Keep only the lines of the data below that contain "with", and copy them.

Information supplied =
____
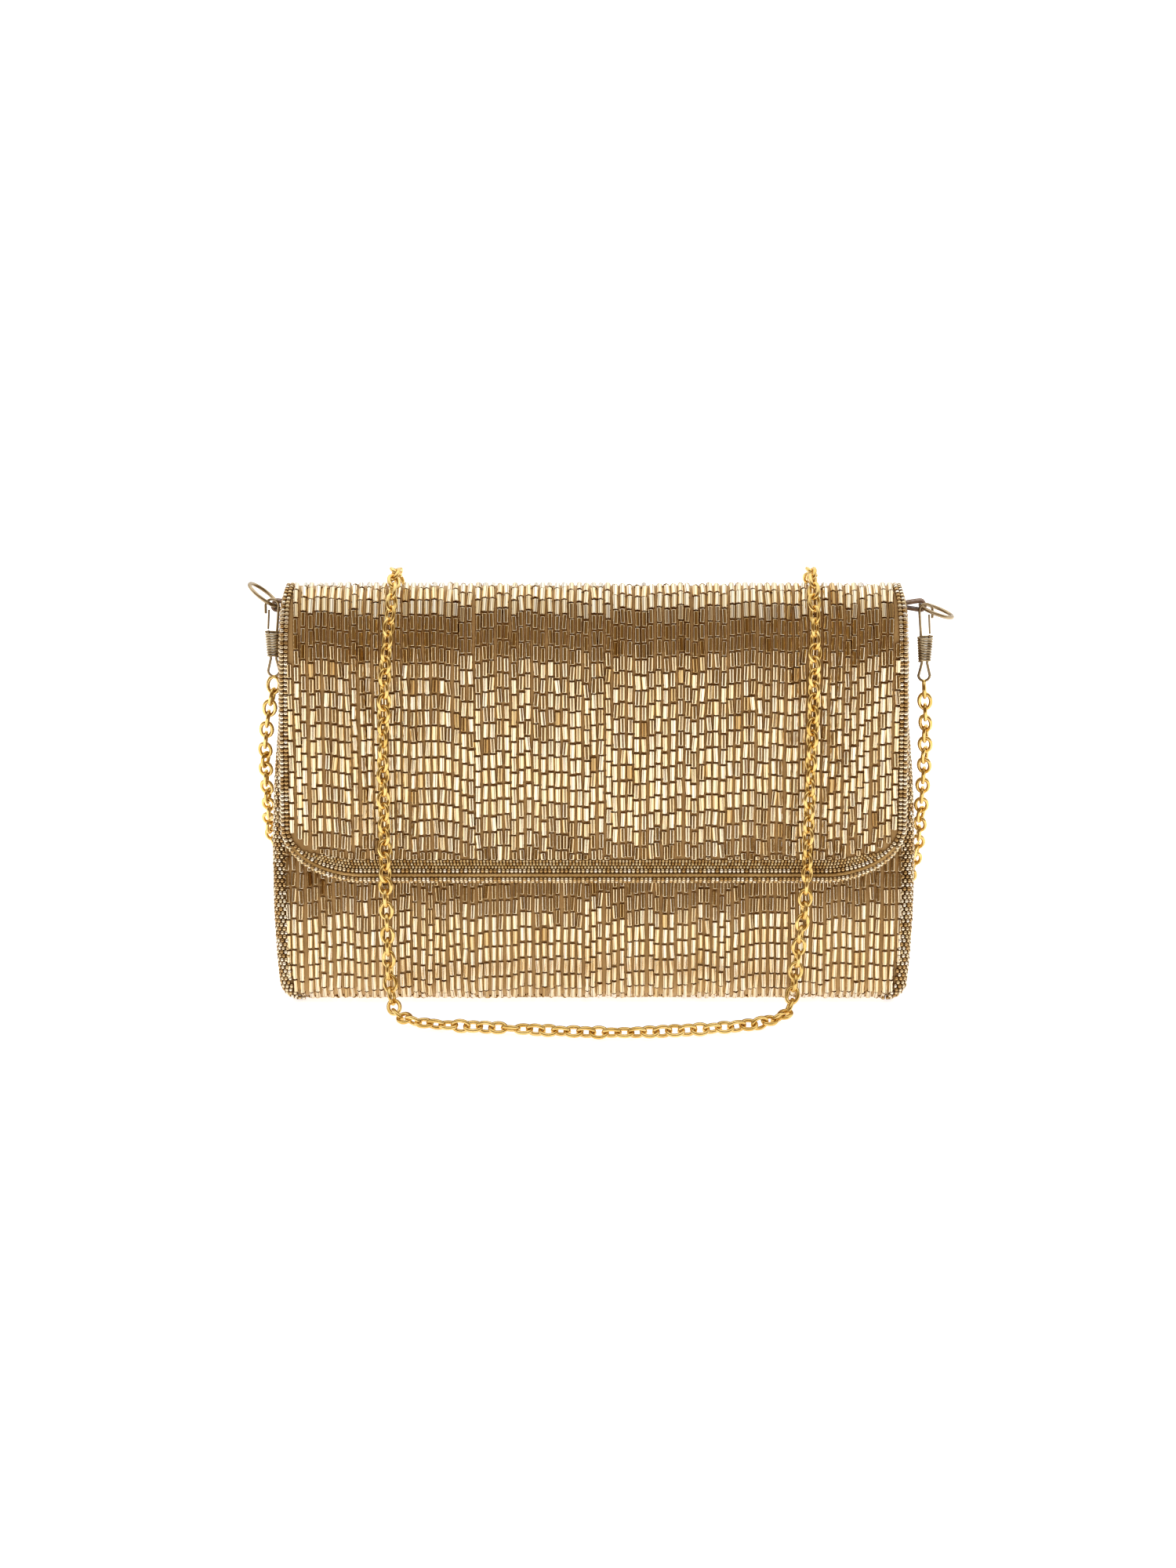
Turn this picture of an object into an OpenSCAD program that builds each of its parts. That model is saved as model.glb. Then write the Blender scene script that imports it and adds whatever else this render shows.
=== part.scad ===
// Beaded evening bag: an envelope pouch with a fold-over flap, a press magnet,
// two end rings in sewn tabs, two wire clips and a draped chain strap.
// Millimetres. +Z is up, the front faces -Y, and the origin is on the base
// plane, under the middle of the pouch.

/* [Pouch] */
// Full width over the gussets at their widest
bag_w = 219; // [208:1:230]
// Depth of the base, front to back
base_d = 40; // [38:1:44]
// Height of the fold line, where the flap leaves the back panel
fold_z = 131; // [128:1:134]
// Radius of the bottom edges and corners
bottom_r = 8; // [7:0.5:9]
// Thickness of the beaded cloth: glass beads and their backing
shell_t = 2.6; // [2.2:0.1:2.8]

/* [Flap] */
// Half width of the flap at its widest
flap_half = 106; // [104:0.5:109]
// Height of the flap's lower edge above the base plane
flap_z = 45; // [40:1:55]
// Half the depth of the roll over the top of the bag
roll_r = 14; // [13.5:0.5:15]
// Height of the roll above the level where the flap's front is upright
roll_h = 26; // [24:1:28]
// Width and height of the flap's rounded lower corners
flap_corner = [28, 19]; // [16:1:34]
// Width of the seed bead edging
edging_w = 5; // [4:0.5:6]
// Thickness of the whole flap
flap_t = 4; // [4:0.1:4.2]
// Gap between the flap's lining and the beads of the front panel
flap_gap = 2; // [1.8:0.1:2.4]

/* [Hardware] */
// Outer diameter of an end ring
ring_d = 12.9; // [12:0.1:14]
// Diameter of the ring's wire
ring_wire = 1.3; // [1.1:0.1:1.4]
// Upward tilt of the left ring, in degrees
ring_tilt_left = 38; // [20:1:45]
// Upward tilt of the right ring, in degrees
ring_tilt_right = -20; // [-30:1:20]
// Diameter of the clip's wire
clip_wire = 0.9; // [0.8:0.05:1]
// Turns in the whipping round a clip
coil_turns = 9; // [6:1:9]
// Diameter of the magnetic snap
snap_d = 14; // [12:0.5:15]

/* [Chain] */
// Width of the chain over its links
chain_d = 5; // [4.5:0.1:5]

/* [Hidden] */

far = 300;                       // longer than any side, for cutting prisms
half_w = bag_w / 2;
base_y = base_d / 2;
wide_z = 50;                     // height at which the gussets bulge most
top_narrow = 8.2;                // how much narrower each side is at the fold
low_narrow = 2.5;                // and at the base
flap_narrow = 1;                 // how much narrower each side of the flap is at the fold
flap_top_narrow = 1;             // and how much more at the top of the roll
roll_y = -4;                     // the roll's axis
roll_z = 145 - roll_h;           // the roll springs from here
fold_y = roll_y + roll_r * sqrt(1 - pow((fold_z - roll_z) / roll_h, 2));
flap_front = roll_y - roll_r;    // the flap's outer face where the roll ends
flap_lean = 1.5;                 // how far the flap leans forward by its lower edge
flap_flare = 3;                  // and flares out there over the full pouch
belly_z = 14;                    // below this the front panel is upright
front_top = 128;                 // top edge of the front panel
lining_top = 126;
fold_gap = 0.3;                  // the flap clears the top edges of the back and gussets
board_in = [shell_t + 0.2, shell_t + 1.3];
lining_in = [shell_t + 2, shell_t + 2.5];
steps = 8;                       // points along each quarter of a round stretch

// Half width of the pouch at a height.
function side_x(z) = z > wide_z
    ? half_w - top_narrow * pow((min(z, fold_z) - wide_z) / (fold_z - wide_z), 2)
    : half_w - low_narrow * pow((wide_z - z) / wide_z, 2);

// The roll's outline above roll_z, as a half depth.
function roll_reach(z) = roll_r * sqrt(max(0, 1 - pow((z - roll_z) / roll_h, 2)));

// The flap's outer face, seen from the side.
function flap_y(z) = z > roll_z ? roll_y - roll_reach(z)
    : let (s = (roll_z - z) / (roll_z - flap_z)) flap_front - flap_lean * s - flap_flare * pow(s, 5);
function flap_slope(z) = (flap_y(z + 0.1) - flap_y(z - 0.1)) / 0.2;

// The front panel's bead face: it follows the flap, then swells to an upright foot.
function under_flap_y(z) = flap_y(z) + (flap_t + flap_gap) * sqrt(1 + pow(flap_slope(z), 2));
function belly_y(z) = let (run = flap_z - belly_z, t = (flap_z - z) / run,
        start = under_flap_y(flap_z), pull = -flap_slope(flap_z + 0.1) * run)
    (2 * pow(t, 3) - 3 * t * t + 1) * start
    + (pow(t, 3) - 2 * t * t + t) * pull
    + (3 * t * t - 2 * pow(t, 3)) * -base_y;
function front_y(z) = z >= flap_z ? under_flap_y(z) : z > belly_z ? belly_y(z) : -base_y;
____
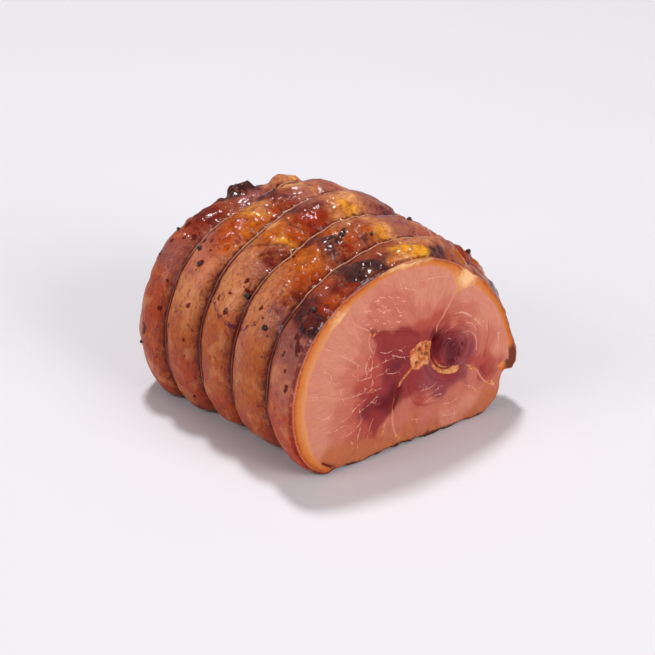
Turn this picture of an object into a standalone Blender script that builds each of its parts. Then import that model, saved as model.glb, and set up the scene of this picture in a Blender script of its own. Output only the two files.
____
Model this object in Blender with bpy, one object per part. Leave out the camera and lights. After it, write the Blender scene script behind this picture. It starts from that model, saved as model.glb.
____
Written response =
// Beaded evening bag: an envelope pouch with a fold-over flap, a press magnet,
Model this object in Blender with bpy, one object per part. Leave out the camera and lights. After it, write the Blender scene script behind this picture. It starts from that model, saved as model.glb.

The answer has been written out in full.